Toujours aussi productif, Aphex Twin enchaîne après Syro avec Computer Controlled Acoustic Instruments, un disque créé avec le Disklavier, le piano automatique de Yamaha, et Cheetah, deux maxis un peu moins inspirés. En 2018, il revient dans le cœur des fans avec l’excellent cinq titres Collapse, plus proche de sa signature sonore. T69 Collapse fait vintage avec son basse/batterie qui sonne electro-funk, tandis que le bipolaire MT1 t29r2 est parsemé de sons de TR-808, la machine historique des producteurs de house et de techno. Un disque sans faute qui se conclut sur le mélancolique pthex et son incroyable programmation de batterie, sur lequel on retrouve le twist mental lo-fi de ses débuts.
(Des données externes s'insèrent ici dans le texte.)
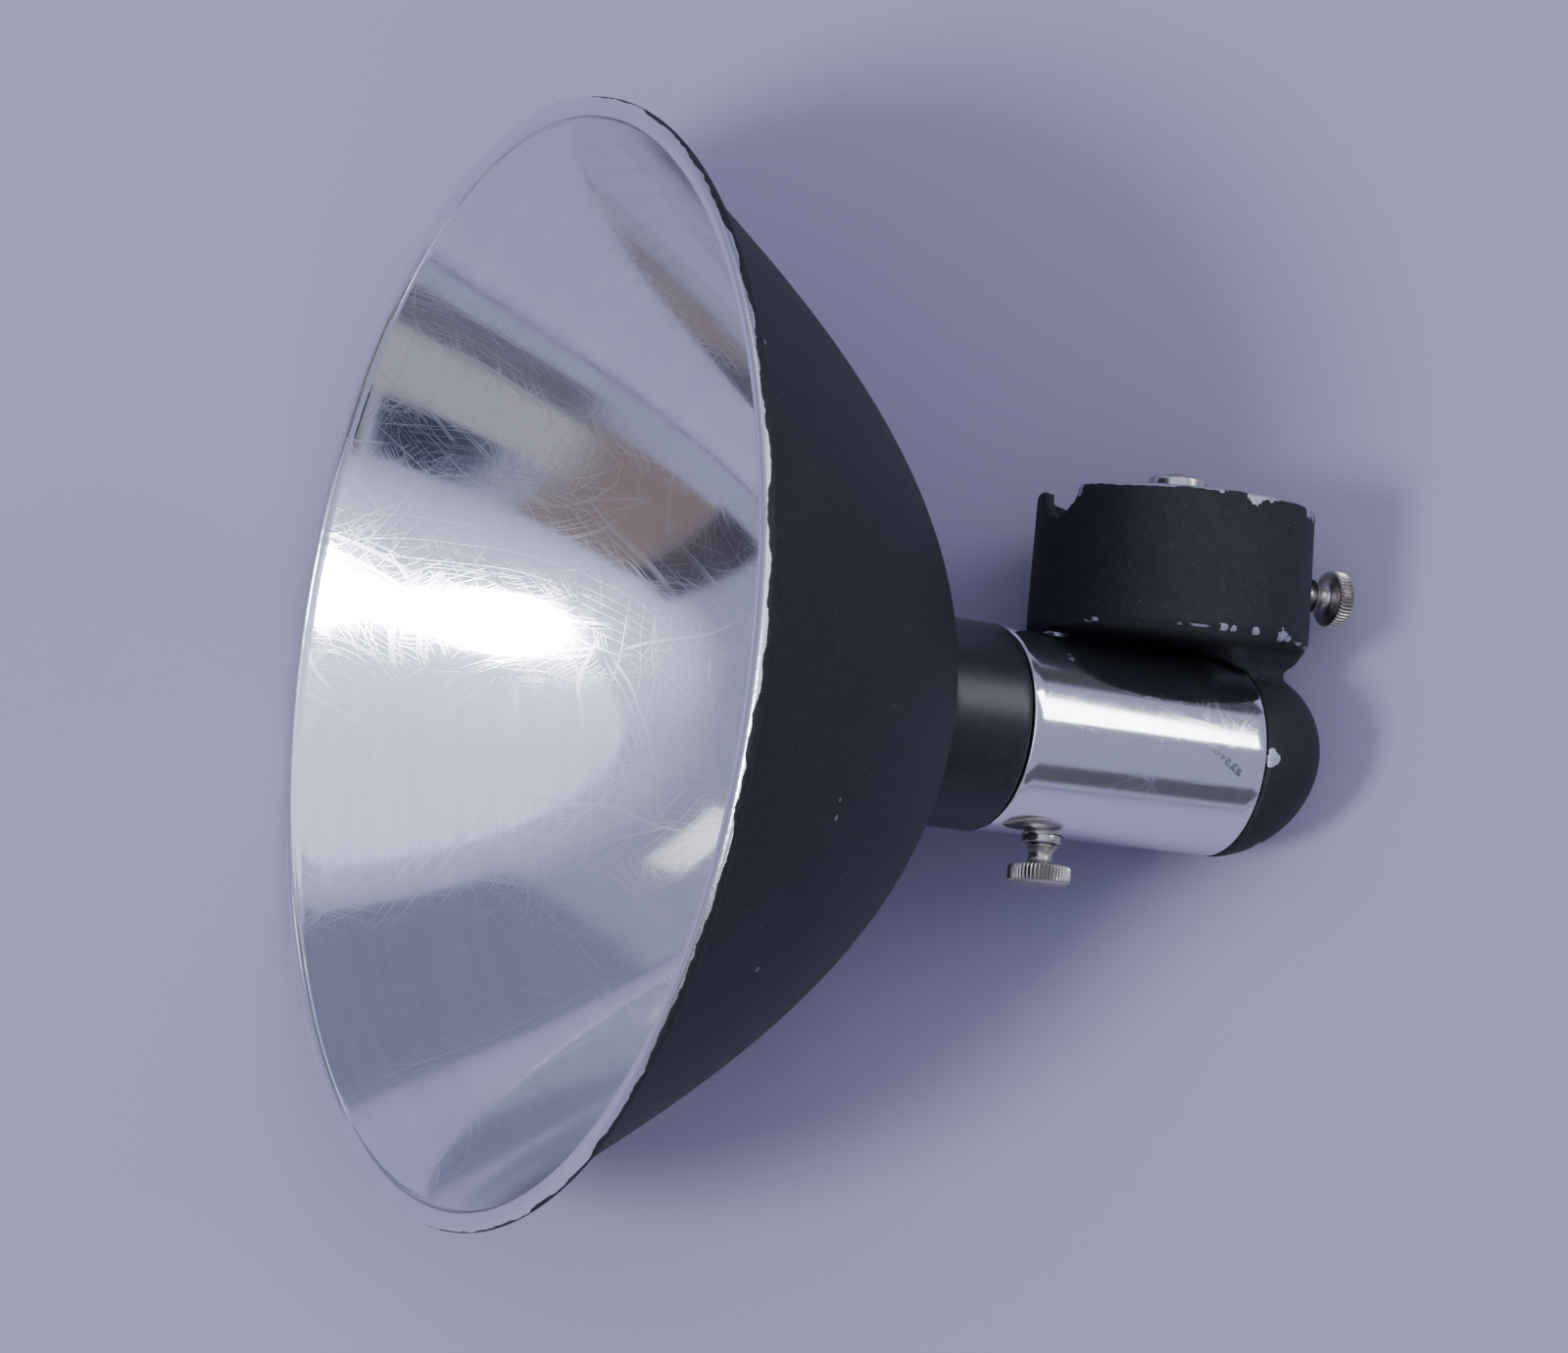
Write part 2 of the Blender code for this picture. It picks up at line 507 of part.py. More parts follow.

Digeridoo (Expanded Edition) (2022)

En 2022, le label belge R&S Records rééditait en version remastérisée Digeridoo, un des premiers hits d’Aphex Twin sorti en maxi en 1992. Créé parce qu’il cherchait « un morceau pour terminer les raves dans lesquelles je jouais en Cornouailles, pour tuer tout le monde afin qu’ils ne puissent pas danser », le titre est devenu un hymne de la dance music du début des années 90, avec ce côté tribal du beat et l’effet psychédélique créé par le didgeridoo qu’on entend tout au long du titre, qui tient à la fois de la trance et de l’acid house. Sur ce maxi, on trouve la version remastérisée mais aussi une version « Live in Cornwall » un peu plus épileptique, ainsi que Flap Head, un titre de techno taillé pour les warehouses, et les plus indus’ Phloam et Isoprophlex, tous deux également remixés par lui-même. La preuve que la musique d’Aphex Twin, qui a toujours refusé de faire de la « dance music standard », est aussi efficace sur le dancefloor qu’au fond de son lit.